Actions from the other workshops included the drafting of a charter for addressing climate change through design in our built environment; and a wide range of education options for incorporating climate change awareness into training (including apprenticeships, professional development programs and leadership training). To me the charter is one of the most critical, and the one with potential to spark a global impact, however there is a long road ahead to gain wider support.
These actions appear credible to me, and the level of engagement was impressive for a conference where many delegates probably weren't expecting to work so hard. And for these reasons, the conference was a tremendous success. However, I left the final session with a deep sense of unease over the potential of the built environment to provide a sufficiently concise view of climate action that would be be useful in global negotiations. 'Fragmented' is the word that springs to mind again and again, and that within a gathering of people largely from within a single profession!
An element of real concern for me was the lack of an international perspective on climate action - as if the challenges at a national level were already too much to address suitably.
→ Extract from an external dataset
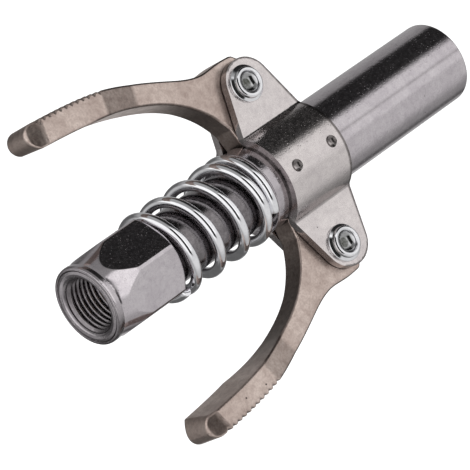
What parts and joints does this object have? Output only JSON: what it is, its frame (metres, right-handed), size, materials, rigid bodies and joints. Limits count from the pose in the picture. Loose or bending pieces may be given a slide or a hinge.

In a previous post I have already explored the difficulty of looking at the built environment through just a mitigation lens, due to its complexity. This conference served to reinforce my view. We are dealing with such incredibly complex beasts in our urban spaces, that tell so many concurrent stories, that it might just not be possible to condense them into a single narrative and strategy.
I also believe that focusing on resilience and adaptation holds the most potential... and this can be addressed outside of any coherent international framework.